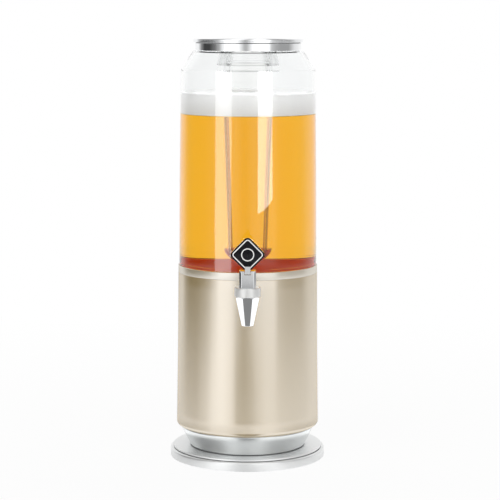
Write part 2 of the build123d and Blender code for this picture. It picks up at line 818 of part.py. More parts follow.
with BuildPart() as valve_spring:
    spring_height = pocket_top - cup_top - 2 * spring_wire_radius
    spring_start = tap_plane.offset(cup_top + spring_wire_radius)
    with BuildLine(spring_start) as coil:
        Helix(spring_height / spring_turns, spring_height, spring_radius)
    with BuildSketch(Plane(coil.line @ 0, z_dir=coil.line % 0)):
        Circle(spring_wire_radius)
    sweep(path=coil.line, is_frenet=True)
save(valve_spring, "valve_spring")
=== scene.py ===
import math

import bpy
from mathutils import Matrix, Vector


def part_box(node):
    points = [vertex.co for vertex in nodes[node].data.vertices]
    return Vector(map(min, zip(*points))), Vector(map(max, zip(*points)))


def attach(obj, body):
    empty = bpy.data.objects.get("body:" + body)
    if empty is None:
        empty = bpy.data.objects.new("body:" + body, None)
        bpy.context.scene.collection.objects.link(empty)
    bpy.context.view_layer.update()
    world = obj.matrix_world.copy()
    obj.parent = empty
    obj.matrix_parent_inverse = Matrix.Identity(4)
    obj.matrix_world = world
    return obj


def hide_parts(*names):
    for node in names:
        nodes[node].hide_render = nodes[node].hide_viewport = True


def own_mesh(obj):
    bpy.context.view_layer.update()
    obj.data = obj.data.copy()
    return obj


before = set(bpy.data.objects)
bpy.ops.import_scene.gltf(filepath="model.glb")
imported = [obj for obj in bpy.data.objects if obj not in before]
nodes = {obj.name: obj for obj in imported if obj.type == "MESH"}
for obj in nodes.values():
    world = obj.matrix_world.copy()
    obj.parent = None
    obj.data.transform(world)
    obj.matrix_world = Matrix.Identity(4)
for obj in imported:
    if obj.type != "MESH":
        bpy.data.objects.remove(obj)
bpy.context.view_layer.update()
mm = 0.001               # pieces are drawn in millimetres and scaled once, when they are made
near = 0.05              # a point this close to a plane, in millimetres, counts as lying on it
past = 5.0               # how far a cutting shape reaches past what it cuts
joinLap = 1.0            # how far a shape laps over the face where it joins or opens another
smoothAngle = math.radians(32)
bpy.ops.object.select_all(action="DESELECT")
print("frame loaded:", len(nodes), "nodes")


class Span:  # how far a CAD node reaches, in millimetres
    def __init__(self, node):
        low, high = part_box(node)
        self.radius = high.x / mm
        self.bottom, self.top = low.z / mm, high.z / mm
        self.front, self.back = low.y / mm, high.y / mm


def setMode(mode):
    bpy.ops.object.mode_set(mode=mode)


def selectAll():
    bpy.ops.mesh.select_all(action="SELECT")


def dropSelection():
    bpy.ops.object.select_all(action="DESELECT")


def easeCorners(corners, facet=math.radians(10)):
    # corners are (across, up) or (across, up, radius), and a radius becomes a short arc
    points = []
    for index, corner in enumerate(corners):
        here = Vector(corner[:2])
        radius = corner[2] if len(corner) > 2 else 0
        if not radius:
            points.append(here)
            continue
        before = (Vector(corners[index - 1][:2]) - here).normalized()
        after = (Vector(corners[(index + 1) % len(corners)][:2]) - here).normalized()
        half = before.angle(after) / 2
        centre = here + (before + after).normalized() * (radius / math.sin(half))
        reach = radius / math.tan(half)
        first, last = here + before * reach - centre, here + after * reach - centre
        sweep = math.pi - 2 * half
        steps = max(2, math.ceil(sweep / facet))
        for step in range(steps + 1):
            turn = sweep * step / steps
            mixed = first * math.sin(sweep - turn) + last * math.sin(turn)
            points.append(centre + mixed / math.sin(sweep))
    return points


def bowed(start, end, bow, steps=10):
    # points between two ends of a wall that swells outwards, or inwards with a negative bow
    points = []
    for step in range(1, steps):
        share = step / steps
        across = start[0] + (end[0] - start[0]) * share + 4 * bow * share * (1 - share)
        points.append((across, start[1] + (end[1] - start[1]) * share))
    return points


def pick(piece):
    # selects one piece alone and makes it the active one
    dropSelection()
    piece.select_set(True)
    bpy.context.view_layer.objects.active = piece


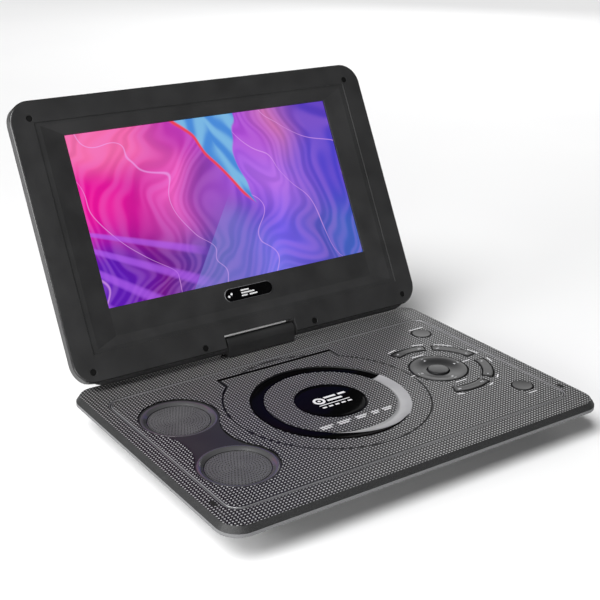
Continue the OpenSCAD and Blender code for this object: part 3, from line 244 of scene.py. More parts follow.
def raised(outline, low, high, soft=0.15):
    """A flat mark between two levels: its outline at the bottom, again just below the top,
    a little smaller at the top, and a fan to its middle at each end. The outline is seen
    from its middle in every direction."""
    outline = np.asarray(outline, float) * MM
    middle = outline.mean(axis=0)
    low, high = low * MM, high * MM
    rows = [(0.0, low), (1.0, low), (1.0, high - (high - low) * 0.4), (1 - soft, high), (0.0, high)]
    grid = np.stack([np.column_stack([middle + share * (outline - middle), np.full(len(outline), z)])
                     for share, z in rows])
    points = grid.reshape(-1, 3)
    return points, outward(points, grid_quads(*grid.shape[:2], round_columns=True))


def arc(radius, start, end, steps, at=(0.0, 0.0), level=0.0):
    """Points on an arc in degrees and the direction away from its centre at each."""
    t = np.radians(np.linspace(start, end, steps))
    away = np.column_stack([np.cos(t), np.sin(t), 0 * t])
    return np.array([at[0], at[1], level]) + radius * MM * away, away


def round_corners(half_w, half_d, radius, steps=14, middle=(0.0, 0.0), level=0.0):
    """Points round a rectangle with round corners, a quarter circle at each, from the front
    right corner anticlockwise, and the outward direction at each."""
    quarter = np.linspace(-90, 0, steps)[None, :] + 90 * np.arange(4)[:, None]
    t = np.radians(quarter)
    side_x = np.array([1, 1, -1, -1])[:, None] * (half_w - radius)
    side_y = np.array([-1, 1, 1, -1])[:, None] * (half_d - radius)
    x = middle[0] + (side_x + radius * np.cos(t)) * MM
    y = middle[1] + (side_y + radius * np.sin(t)) * MM
    away = np.stack([np.cos(t), np.sin(t), 0 * t], axis=-1).reshape(-1, 3)
    return np.stack([x, y, level + 0 * x], axis=-1).reshape(-1, 3), away


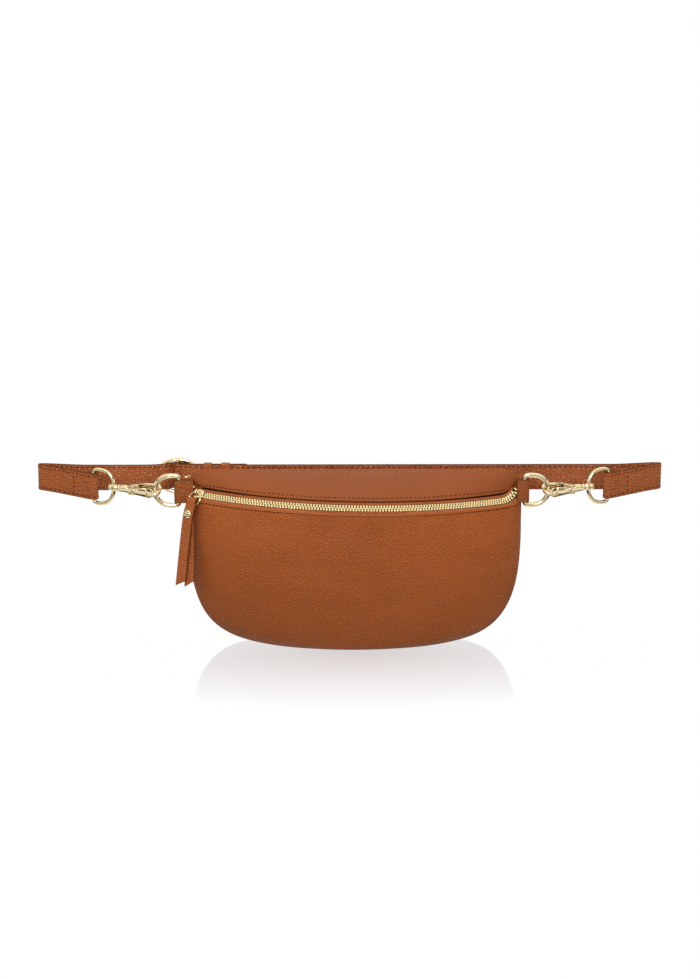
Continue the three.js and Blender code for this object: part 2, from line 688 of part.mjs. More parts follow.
const barBend = BUCKLE_BAR + 0.4 + STRAP_THICKNESS / 2;
const tailY = RUN_Y + 2 * PLY;
const strapEndLeft = strapEnd().map(([x, y]) => [-x, y]);

// Points of the strap's way round the bar, from the side facing the pack to the outer side.
const roundBar = [-70, -110, -150, -180, -210, -250, -290].map((degrees) => {
  const turn = THREE.MathUtils.degToRad(degrees);
  return [BUCKLE_X + barBend * Math.cos(turn), BUCKLE_Y + barBend * Math.sin(turn)];
});

const longPath = [...strapEnd(), ...smoothPath([
  [BUCKLE_X + 40, RUN_Y], [BUCKLE_X + 22, RUN_Y], [BUCKLE_X + 12, RUN_Y + 0.2],
  [BUCKLE_X + 6.5, RUN_Y + 1.6], ...roundBar, [BUCKLE_X + 6, RUN_Y + PLY + 3.2],
  [BUCKLE_X + 10, RUN_Y + PLY + 0.4], [BUCKLE_X + 14, RUN_Y + PLY], [BUCKLE_X + 34, RUN_Y + PLY],
], 48)];
const shortPath = [...strapEndLeft, ...smoothPath([
  [BUCKLE_X - 34, RUN_Y], [BUCKLE_X - 24, RUN_Y + 0.8], [BUCKLE_X - 17, RUN_Y + 3],
  [BUCKLE_X - 12.6, tailY - 0.1], [BUCKLE_X - 8.5, tailY + 2.6], [BUCKLE_X - 4.6, BUCKLE_Y + 3.3],
  [BUCKLE_X, BUCKLE_Y + barBend + PLY + 0.3], [BUCKLE_X + 4.6, BUCKLE_Y + 3.5],
  [BUCKLE_X + 8.6, tailY + 2.8], [BUCKLE_X + 12.8, tailY + 0.1], [BUCKLE_X + 18, tailY],
  [BUCKLE_X + 66, tailY],
], 36)];

const SLOT_HALF_HEIGHT = 2.4;
const prongSlot = box(
  BUCKLE_X - 13, BUCKLE_X + 6.5, BUCKLE_Y - 4.6, BUCKLE_Y + 9,
  RING_Z - SLOT_HALF_HEIGHT, RING_Z + SLOT_HALF_HEIGHT);
const strapLong = planPlate(thickPath(longPath, STRAP_THICKNESS), ...STRAP_Z);
const strapShort = planPlate(thickPath(shortPath, STRAP_THICKNESS), ...STRAP_Z);
add('strap_long', cut(strapLong, prongSlot), leather, beltFrame);
add('strap_short', cut(strapShort, prongSlot), leather, beltFrame);

// ---- buckle and keepers -------------------------------------------------------------------
const frameLoop = Array.from({ length: 40 }, (_, i) => {
  const turn = (2 * Math.PI * i) / 40;
  return [BUCKLE_RADIUS * Math.cos(turn), BUCKLE_RADIUS * Math.sin(turn)];
});
const buckleBar = upright(BUCKLE_BAR, -BUCKLE_RADIUS, BUCKLE_RADIUS, 0, 0);
const buckleFrame = join(wireLoop(frameLoop, BUCKLE_WIRE, 8), buckleBar);
buckleFrame.translate(BUCKLE_X, BUCKLE_Y, RING_Z);
add('buckle_frame', buckleFrame, gold, beltFrame);

const PRONG_WIRE = 0.95;
const prongY = BUCKLE_WIRE + GAP + PRONG_WIRE;
const prongEye = new THREE.TorusGeometry(BUCKLE_BAR + GAP + PRONG_WIRE, PRONG_WIRE, 8, 20);
const prongShaft = new THREE.CylinderGeometry(PRONG_WIRE, PRONG_WIRE, BUCKLE_RADIUS + 3, 12);
prongShaft.rotateZ(Math.PI / 2);
prongShaft.translate(-(BUCKLE_RADIUS + 3) / 2, prongY, 0);
const prong = join(prongEye, prongShaft);
prong.translate(BUCKLE_X, BUCKLE_Y, RING_Z);
add('buckle_prong', prong, gold, beltFrame);

const KEEPER_WIDTH = 8;
const KEEPER_THICKNESS = 1.4;
const keeperInside = [RUN_Y - STRAP_THICKNESS / 2 - 0.4, tailY + STRAP_THICKNESS / 2 + 0.4];

function keeper(x) {
  const outside = box(
    x - KEEPER_WIDTH / 2, x + KEEPER_WIDTH / 2,
    keeperInside[0] - KEEPER_THICKNESS, keeperInside[1] + KEEPER_THICKNESS,
    STRAP_Z[0] - 0.5 - KEEPER_THICKNESS, STRAP_Z[1] + 0.5 + KEEPER_THICKNESS);
  const inside = box(
    x - KEEPER_WIDTH, x + KEEPER_WIDTH, ...keeperInside, STRAP_Z[0] - 0.5, STRAP_Z[1] + 0.5);
  return cut(outside, inside);
}

add('fixed_keeper', keeper(BUCKLE_X + 29), leather, beltFrame);
add('sliding_keeper', keeper(BUCKLE_X + 46), leather, beltFrame);

export default pack;
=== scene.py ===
"""Looks of the half-moon waist pack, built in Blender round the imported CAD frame.

Shapes are worked out in millimetres, in the frame's axes, and turned into metres where a piece's
mesh is made.
"""
import bisect
import math
import random

import bmesh
import bpy
from mathutils import Matrix, Vector, noise


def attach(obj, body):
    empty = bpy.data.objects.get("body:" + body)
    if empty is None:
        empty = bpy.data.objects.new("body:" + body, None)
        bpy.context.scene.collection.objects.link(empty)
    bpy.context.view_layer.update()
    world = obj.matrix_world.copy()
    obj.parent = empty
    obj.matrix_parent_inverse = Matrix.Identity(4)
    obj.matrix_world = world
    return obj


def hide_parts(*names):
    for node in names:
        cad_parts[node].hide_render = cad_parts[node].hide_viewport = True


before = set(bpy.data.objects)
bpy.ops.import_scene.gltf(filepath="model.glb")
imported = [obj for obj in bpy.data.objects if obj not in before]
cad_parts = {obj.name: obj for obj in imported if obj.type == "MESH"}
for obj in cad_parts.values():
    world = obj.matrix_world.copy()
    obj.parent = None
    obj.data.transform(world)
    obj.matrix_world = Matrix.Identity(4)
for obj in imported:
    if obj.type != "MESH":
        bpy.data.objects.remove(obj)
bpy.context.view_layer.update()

MM = 0.001
ACROSS = Vector((1, 0, 0))
BACKWARD = Vector((0, 1, 0))
UP = Vector((0, 0, 1))
random.seed(7)

# ---- driving dimensions, as in the CAD part ----
GAP = 0.3
LEATHER = 2.0
BODY_HALF_WIDTH = 157.0
WIDEST_Z = 122.0
OUTLINE_REACH = 125.0
OUTLINE_FALL = 3.2
OUTLINE_FULLNESS = 0.19
BASE_HALF_WIDTH = 96.0
TOP_Z = 164.0
TOP_HALF_WIDTH = 138.0
CORNER_Z = 150.0
CORNER_HALF_WIDTH = 154.0
BACK_Y = 22.0
SEAM_Y = BACK_Y - LEATHER - GAP
PLAN_ROUNDNESS = 1.9

ZIP_RADIUS = 241.0
ZIP_AXIS = Vector((0, 203.0, 139.0))
ZIP_TILT = math.radians(1.1)
ZIP_SLOPE = math.radians(50.7)
SLIDER_ANGLE = math.radians(-37.3)
LIP_S = 6.3
LIP_N = 1.0
END_RISE = 8.0
RISE_START_RIGHT = 34.8
RISE_LENGTH_RIGHT = 3.9
RISE_START_LEFT = -38.0
RISE_LENGTH_LEFT = 2.0

BELT_SHIFT = Matrix.Translation((-3, 0, 0))
RING_PLANE_Y = 14.0
RING_Z = 145.3
D_RING_BAR_X = 162.3
D_RING_REACH = 22.4
HOOK_TURN = math.radians(20)
HOOK_X = D_RING_BAR_X + D_RING_REACH
EYE_BAR_U = 62.4
STRAP_WIDTH = 25.0
STRAP_THICKNESS = 1.8
FOLD_X = 299.0
RUN_Y = 66.6
PLY = STRAP_THICKNESS + GAP
BUCKLE_X = -166.0
BUCKLE_Y = 74.0
BUCKLE_HALF_WIDTH = 17.8
BUCKLE_HALF_HEIGHT = 15.6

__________

Please output the exact lines of the records above, beginning with the first and stopping after the line that holds "points = [vertex.co", and nothing else.

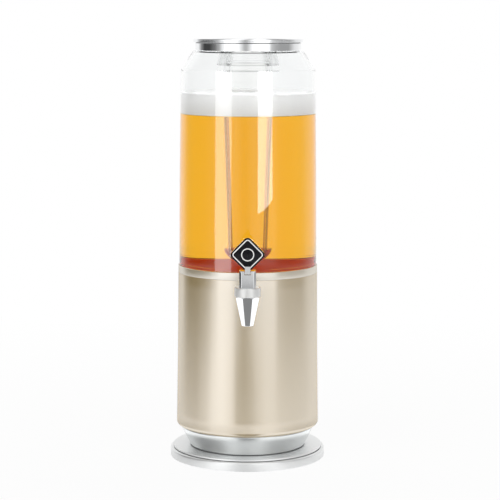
Write part 2 of the build123d and Blender code for this picture. It picks up at line 818 of part.py. More parts follow.
with BuildPart() as valve_spring:
    spring_height = pocket_top - cup_top - 2 * spring_wire_radius
    spring_start = tap_plane.offset(cup_top + spring_wire_radius)
    with BuildLine(spring_start) as coil:
        Helix(spring_height / spring_turns, spring_height, spring_radius)
    with BuildSketch(Plane(coil.line @ 0, z_dir=coil.line % 0)):
        Circle(spring_wire_radius)
    sweep(path=coil.line, is_frenet=True)
save(valve_spring, "valve_spring")
=== scene.py ===
import math

import bpy
from mathutils import Matrix, Vector


def part_box(node):
    points = [vertex.co for vertex in nodes[node].data.vertices]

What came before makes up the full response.